# Folksy FH-1000 wood lathe questions



## Etman (Jan 24, 2018)

Alright so I've been wanting to get a lathe, and I thought what better place to find one then on Craigslist. Within a few days I found a folksy FH-1000 lathe for $40. I could find absolutely nothing about it online, but it ran and that's all I thought I needed. I picked up the machine and it's not to shabby, needs some clean up but all and all runs well. So my question is, it's tailstock seems unusual because all it has is a threaded road with a live center and a bearing pressure for on the end and can't come off The issue is I can't use an other type of tailstock tools which seems like an issue! If anyone knows anything about this lathe or any way I can fit normal tailstock tools I'd love to hear some thought.


----------



## wormil (Nov 19, 2011)

I barely understand what you're asking. I think you want to switch tailstock centers but can't because of no Morse taper? There are adapters and workarounds but my advice is put it back on Craigslist and buy something better. It's a cheaply built and badly designed lathe that will be an endless frustration. Or cut the bed off and make a dedicated disc sander.

http://thewoodknack.blogspot.com/p/how-to-buy-vintage-lathe.html


----------



## Wildwood (Jul 22, 2012)

If you had asked questions on buying that Foksy FH1000 before buying would have recommended you not buy it. Craigslist and E-bay are full of old lathes definitely want to stay away from.

Other that drive center that comes with that lathe, faceplates, or optional scroll chuck not much can mount on the headstock, you are stuck with that flimsy tailstock and live center.

Price okay for that lathe and can do some basic turning on it but can be very frustrating for a new turner.


----------



## MrUnix (May 18, 2012)

I would consider that a pretty good deal for what it is… certainly better than one of those tube type C-man lathes that you see pop up all the time for around $50. Don't sell it too short, as a lot can be done with just a little.

As for what can be mounted on it… let us know some more info. Is the spindle threaded? If so, what is the size/TPI. Does the headstock or tailstock have a taper? Maybe post a few pictures to give us a better idea of what you got. In the meantime though, throw some wood on there and start practicing! A spur drive in the headstock and a live center in the tailstock is all you need for a majority of stuff.

Cheers,
Brad


----------



## Wildwood (Jul 22, 2012)

This the style lathe OP is asking about this easily found on Craigslist or E-bay today under different names.

https://www.4home.co.za/images/stories/virtuemart/product/ryobi-400w-wood-lathe-1000mm-(wl-140)4.jpg

His is an older model with motor visible.

https://www.hibid.com/lot/66821-72183-14626/folksy-model-fh1000-lathe-with-tools/

No morse taoer, many different spindle sizes & TPI, HP ratings.

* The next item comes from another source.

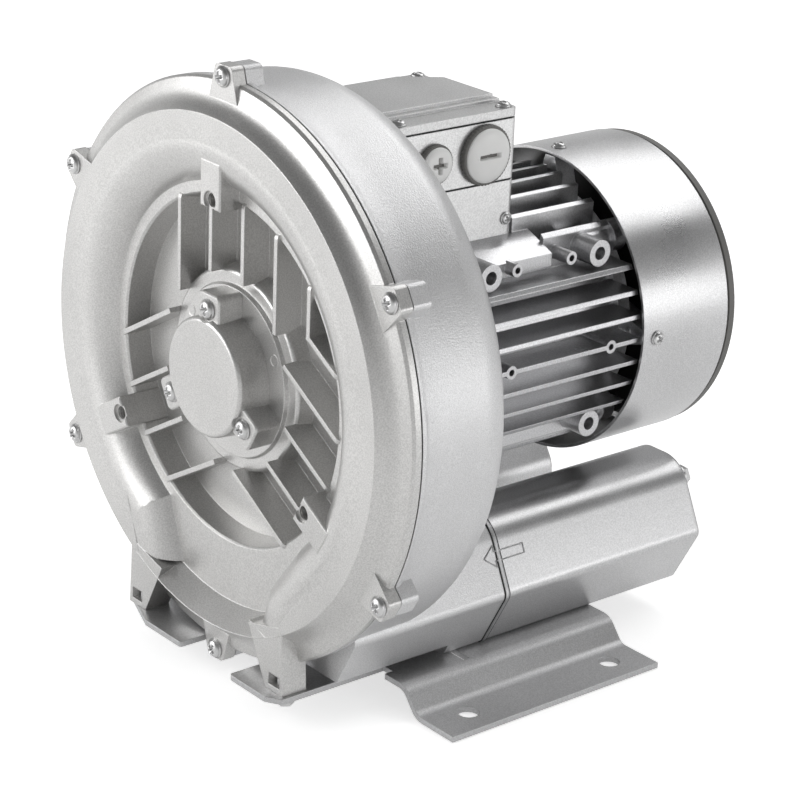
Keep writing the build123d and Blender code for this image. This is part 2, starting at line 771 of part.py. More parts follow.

Grizzzly & Harbor Freight stopped selling this style years ago.


----------



## jdh122 (Sep 8, 2010)

In Canada Busy Bee still sells the same model for dirt cheap: https://www.busybeetools.com/products/lathe-wood-14in-x-40in-4spd-1-2hp-craftex-ct083.html
You could call them and ask about accessories.


----------



## Wildwood (Jul 22, 2012)

You can find a lot of good deals on line if know what to look for. If just looking for a deal do some homework first. Better to look before you leap!

The OP didn't over pay for his lathe but even an inexpensive quality tool set will cost more than than his lathe. Yes, can still buy this style of lathe new for not much money, but if do any serious turning will soon be disapointed for several reasons already mentioned.

https://www.ebay.com/itm/Goplus-1-2-HP-4-Speed-40-Inch-Wood-Turning-Lathe-Machine-120v-14-x-40-New/272098531573?epid=16011374315&hash=item3f5a5618f5:g:ahIAAOSwLF1X4Mct

https://www.ebay.com/itm/Heavy-Duty-Industrial-Table-Top-Electric-Multi-use-Wood-Lathe-Spin-Machine-Tool/361836944396?hash=item543f299c0c:g:fAYAAOSw9OFZEO9W

https://www.ebay.com/itm/Goplus-1-2-HP-4-Speed-40-Inch-Wood-Turning-Lathe-Machine-120v-14-x-40-New/272098531573?epid=16011374315&hash=item3f5a5618f5


----------